Analytical verb formation in OE

The OE was a synthetical language, though some analytical forms already started to come into use. There existed the following prototypes of future analytical formations:

(1) sculan + infinitive, willan + infinitive

These constructions were occasionally used to convey future meaning. As you remember, there was no special future tense in OE, the hypothetical future meaning could be expressed by lexical means (context, adverbs etc.) or by compound modal predicate. Sculon and willan used to be pure modal verbs, sculan expressed obligation and willan – volition, for example:

Þonne sculan hīe Þās helle sēcan (they must seek that hell).

By the end of OE period these verbs started to lose their modal meaning.

(2) habban + Participle II (with transitive verbs), bēon + Participle II (with intransitive verbs)

These combinations mean that the subject had some thing or quality as a result of some action, for example:

hīe hæfdon hiera cyning āworpenne (they had their king deposed).

The Participle II usually agrees with the object in gender, number and case.

Later such constructions started to convey the meaning of completion and result of the action, which could be viewed as beginning of analytical perfective aspect.
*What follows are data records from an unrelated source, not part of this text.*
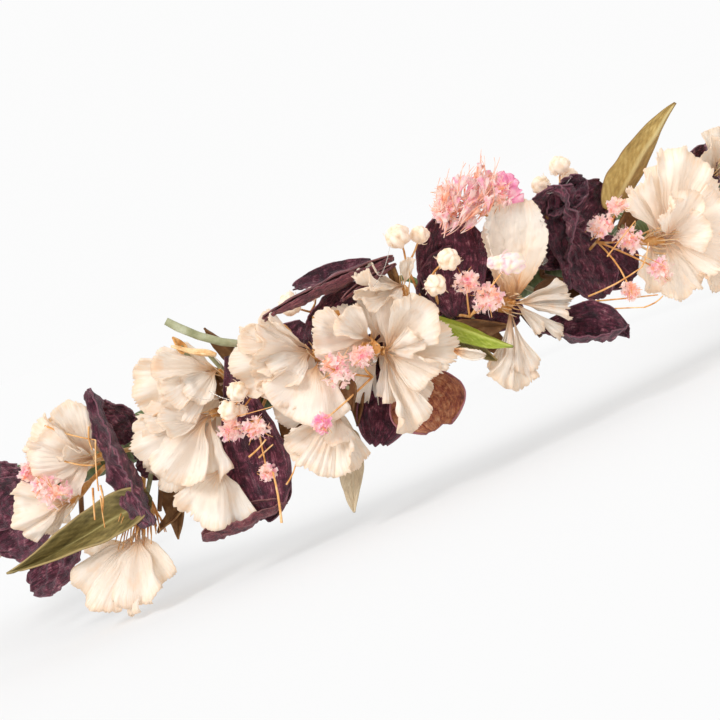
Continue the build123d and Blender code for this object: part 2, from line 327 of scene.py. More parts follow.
# Stems and scraps: colours, the size of the fibre, the bump in mm
orangeTwig = drySurface("driedOrangeTwig", [(0.3, "#bd7838"), (0.5, "#e2a764"), (0.75, "#f6d4a4")], 600.0, 0.1)
calyxSkin = drySurface("driedCalyx", [(0.3, "#ae6a2e"), (0.5, "#dca05a"), (0.75, "#f2cc98")], 500.0, 0.15)
paleStrip = drySurface("driedPaleStrip", [(0.3, "#d99e5e"), (0.5, "#f4d2a0"), (0.75, "#fff0d6")], 500.0, 0.1)
brownScrap = drySurface("driedBrownLeaf", [
    (0.25, "#3f2a1c"), (0.5, "#75502f"), (0.75, "#ab8458")], 260.0, 0.3, 0.65)
stalkSkin = drySurface("driedGreyStalk", [(0.3, "#83845e"), (0.5, "#a6a682"), (0.75, "#c6c8ae")], 300.0, 0.2)
wirePaper = drySurface("wirePaper", [(0.3, "#3a4423"), (0.5, "#4f5b32"), (0.75, "#6d7a4a")], 900.0, 0.08, 0.7)
tapeSkin = crepeTape()
glueSkin = clearGlue()
print("materials done")


# Shape helpers

def clearSelection():
    if bpy.context.object and bpy.context.object.mode != "OBJECT":
        bpy.ops.object.mode_set(mode="OBJECT")
    bpy.ops.object.select_all(action="DESELECT")


def gridSheet(columns, rows, place, identity=0):
    # A grid whose points are laid by place(across -1 to 1, along 0 to 1), its map kept off the whole numbers
    clearSelection()
    bpy.ops.mesh.primitive_grid_add(x_subdivisions=columns, y_subdivisions=rows, size=1, calc_uvs=True)
    sheet = bpy.context.object
    for loopUv in sheet.data.uv_layers[0].data:
        loopUv.uv.x = 0.01 + 0.98 * loopUv.uv.x + identity
    sheet.data.uv_layers[0].name = "UVMap"
    for vertex in sheet.data.vertices:
        vertex.co = place(2 * vertex.co.x, vertex.co.y + 0.5)
    return sheet


def thicken(sheet, thickness):
    bpy.context.view_layer.objects.active = sheet
    wall = sheet.modifiers.new("wall", "SOLIDIFY")
    wall.thickness = thickness * mm
    wall.offset = 0
    bpy.ops.object.modifier_apply(modifier=wall.name)
    bpy.ops.object.shade_smooth()
    return sheet


def dressed(piece, material):
    piece.data.materials.clear()
    piece.data.materials.append(material)
    return piece


def joined(parts, name):
    clearSelection()
    for part in parts:
        part.select_set(True)
    bpy.context.view_layer.objects.active = parts[0]
    if len(parts) > 1:
        bpy.ops.object.join()
    parts[0].name = name
    return parts[0]


def standFor(piece, node):
    # Hands a finished piece to the frame in place of its CAD node
    piece.name = node + "_look"
    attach(piece, "root")
    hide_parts(node)


def rods(runs, material, sides=1):
    # Thin round stems: each run is a list of (point, radius in mm)
    curve = bpy.data.curves.new("rods", "CURVE")
    curve.dimensions = "3D"
    curve.bevel_depth = 1.0
    curve.bevel_resolution = sides
    curve.use_fill_caps = True
    for run in runs:
        spline = curve.splines.new("POLY")
        spline.points.add(len(run) - 1)
        for point, (spot, radius) in zip(spline.points, run):
            point.co = (*spot, 1)
            point.radius = radius * mm
    drawn = bpy.data.objects.new("rods", curve)
    bpy.context.collection.objects.link(drawn)
    clearSelection()
    drawn.select_set(True)
    bpy.context.view_layer.objects.active = drawn
    bpy.ops.object.convert(target="MESH")
    bpy.ops.object.shade_smooth()
    made = bpy.context.object
    made.data.uv_layers.new(name="UVMap")
    return dressed(made, material)


def bowed(start, end, sag, radiusStart, radiusEnd, steps=6):
    # A stem from start to end that bows by sag, a vector
    run = []
    for step in range(steps + 1):
        t = step / steps
        spot = start.lerp(end, t) + sag * math.sin(math.pi * t)
        run.append((spot, radiusStart + (radiusEnd - radiusStart) * t))
    return run


def axesOf(heading, outward, turn=0.0):
    # Across, along and face of a flat part that runs along heading and faces outward, turned about itself
    along = heading.normalized()
    face = outward - along * outward.dot(along)
    face = face.normalized() if face.length > 0.05 else along.orthogonal().normalized()
    face = Matrix.Rotation(math.radians(turn), 3, along) @ face
    return along.cross(face), along, face


# Fan petals of the cream flowers. Degrees for fan, curl, cup and the folds (where across -1 to 1, by how
# much), a number for pleats, mm for shift and thickness; the rest are shares of the petal's length
fanLook = {
    "fan": 62, "folds": (), "curl": -12, "cup": 25, "pleat": 0.009, "pleats": 8, "ruffle": 0.075,
    "teeth": 0.05, "crumple": 0.1, "narrow": 0.1, "shift": (0, 0, 0), "thickness": 0.12,
}
curlFrom = 0.35  # share of a fan petal's length that stays straight


def easeIn(x):
    x = max(0.0, min(1.0, x))
    return x * x * (3 - 2 * x)


def shifted(base, outward, shift):
    # Moved along the ring, outwards and up, in millimetres
    ringward = Vector((0, 0, 1)).cross(outward)
    return base + (ringward * shift[0] + outward * shift[1] + Vector((0, 0, shift[2]))) * mm


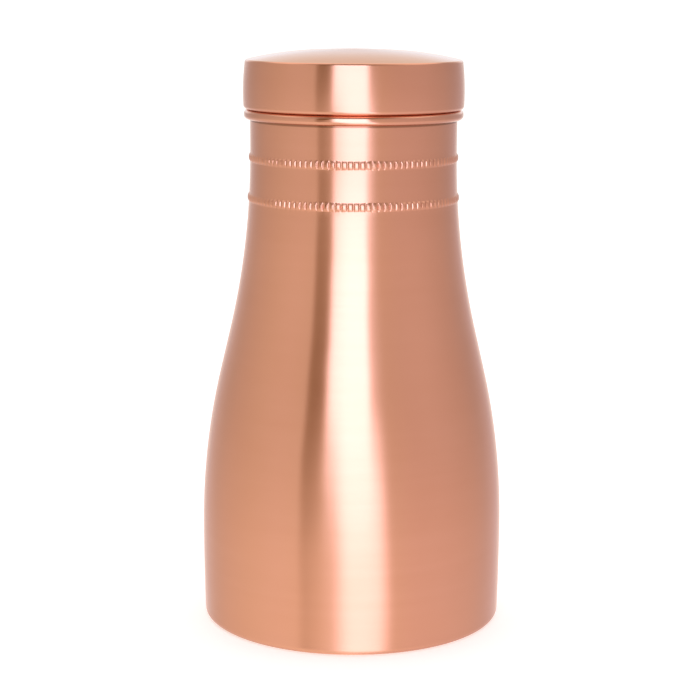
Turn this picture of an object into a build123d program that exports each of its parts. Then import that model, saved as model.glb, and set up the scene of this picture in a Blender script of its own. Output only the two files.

Occasionally completion of an action was expressed by means of ge- prefix. It also approaches in a way the meaning of he perfective aspect, dōn – gedōn.

(3) wesan/ bēon/weorÞan + Participle II.

This construction had a passive meaning and showed, that the subject aquired a feature as a result of an action performed, for example:

hē wearÞ ofslægen (he became a killed one).

Indo-European had three voices: active, passive and middle (reflexive); Germanic languages lost inflected passive and middle. The above construction could not be considered as expressing passive as it exists now, as the verbs wesan/ bēon/weorÞan retained their full meaning yet.